Amoco has encountered problems in drilling its latest well in the area north of State College. Known as General Refractories #1 -- wells are almost always indentified by the name of the owner of the land -- the drillers "lost the hole" when a soft salt formation through which they had drilled closed up again, according to James F. Trickett, Amoco's district superintendent.

So the hole was plugged above the salt, a special curved, wedge-like device called a shoe was inserted at the top of the plug to cause the new hole to be drilled off at an angle. Once far enough away from the old, plugged hole, the drillers can turn the drilling angle back to the vertical. This time they will place a metal casing in the hole as they drill through the salt layer, Trickett says.

With normal operating expenses of $15,000 or more a day at the site, however, this kind of delay is expensive. At another drilling site a few miles away where the Reuben Griffith #1, a gas find, a is now being tested, such problems developed last year that nearly 7,000 feet of hole was abandoned, the drill rig skidded over about 25 feet and a new hole was begun.

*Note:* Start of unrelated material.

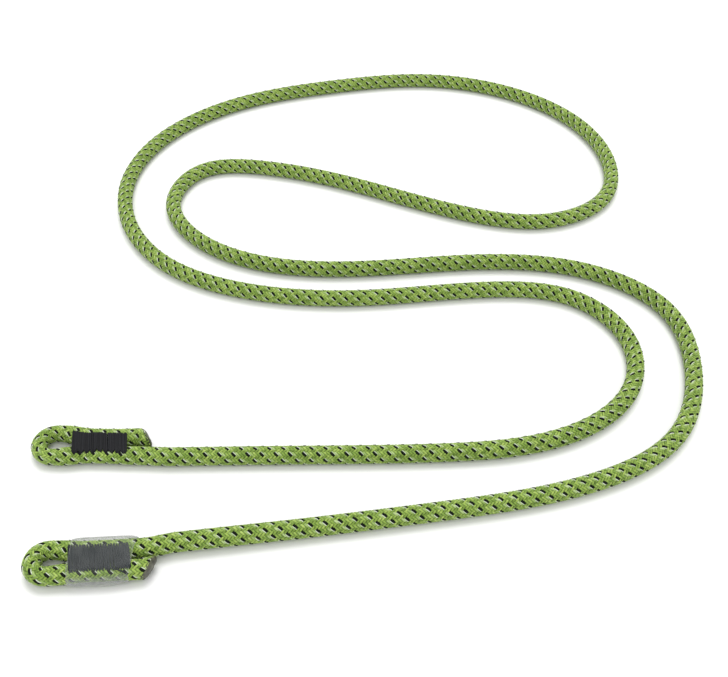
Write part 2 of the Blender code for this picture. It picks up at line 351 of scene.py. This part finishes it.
# ---- Meshes ----
class MeshParts:
    """Collects grids of points and makes one mesh of them, with a UV map along and across."""

    def __init__(self):
        self.points, self.quads, self.uvs, self.count = [], [], [], 0

    def add_grid(self, points, u, v, closed=False, hidden=None):
        """points[i, k] with u[i, k] and v[i, k]. closed joins the last k to the first.

        A face is left out where all four of its corners are hidden.
        """
        rows, columns = points.shape[:2]
        index = np.arange(rows * columns).reshape(rows, columns) + self.count
        if closed:
            index = np.column_stack([index, index[:, 0]])
            u = np.column_stack([u, u[:, 0]])
            v = np.column_stack([v, 2 * v[:, -1] - v[:, -2]])
        uv = np.stack([u, v], axis=-1)
        quads, quad_uvs = (
            np.stack([a[:-1, :-1], a[1:, :-1], a[1:, 1:], a[:-1, 1:]], axis=2)
            for a in (index, uv)
        )
        shown = np.ones(quads.shape[:2], bool)
        if hidden is not None:
            corners = [hidden[:-1, :-1], hidden[1:, :-1], hidden[1:, 1:], hidden[:-1, 1:]]
            shown = ~np.all(corners, axis=0)
        self.quads.append(quads[shown])
        self.uvs.append(quad_uvs[shown].reshape(-1, 2))
        self.points.append(points.reshape(-1, 3))
        self.count += rows * columns

    def make(self, name, material):
        quads = np.vstack(self.quads)
        used, quads = np.unique(quads, return_inverse=True)
        quads = quads.reshape(-1, 4)
        points = np.vstack(self.points)[used]
        mesh = bpy.data.meshes.new(name)
        mesh.vertices.add(len(points))
        mesh.vertices.foreach_set("co", points.astype(np.float32).ravel())
        mesh.loops.add(quads.size)
        mesh.loops.foreach_set("vertex_index", quads.astype(np.int32).ravel())
        mesh.polygons.add(len(quads))
        mesh.polygons.foreach_set("loop_start", np.arange(0, quads.size, 4, dtype=np.int32))
        mesh.update(calc_edges=True)
        uv_map = mesh.uv_layers.new(name="yarn")
        uv_map.data.foreach_set("uv", np.vstack(self.uvs).astype(np.float32).ravel())
        mesh.shade_smooth()
        mesh.materials.append(material)
        piece = bpy.data.objects.new(name, mesh)
        bpy.context.scene.collection.objects.link(piece)
        return piece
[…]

Trickett says much of Amoco's activity simply would not be economic except for passage of the Natural Gas Policy Act in 1978, which has led to much higher prices for newly discovered gas. Even the big well that will shortly be supplying State College might not otherwise have been committed to production.

The natural buyer of gas from that well was the pipeline compnay supplying State College, since the line passed only a short distance from the well. But gas from the Tuscarora sandstone contains large amounts of nitrogen, the unburnable gas that makes up a large part of the air we breathe. Since the single well would by supplying the entire area most of the year, there was no higher quality gas in the line with which to mix that from the well.

Therefore, after spending several million dollars on the well, Amoco has had to pay another $3.8 million to construct a small, custom-built gas processing plant at the site to remove the nitrogen.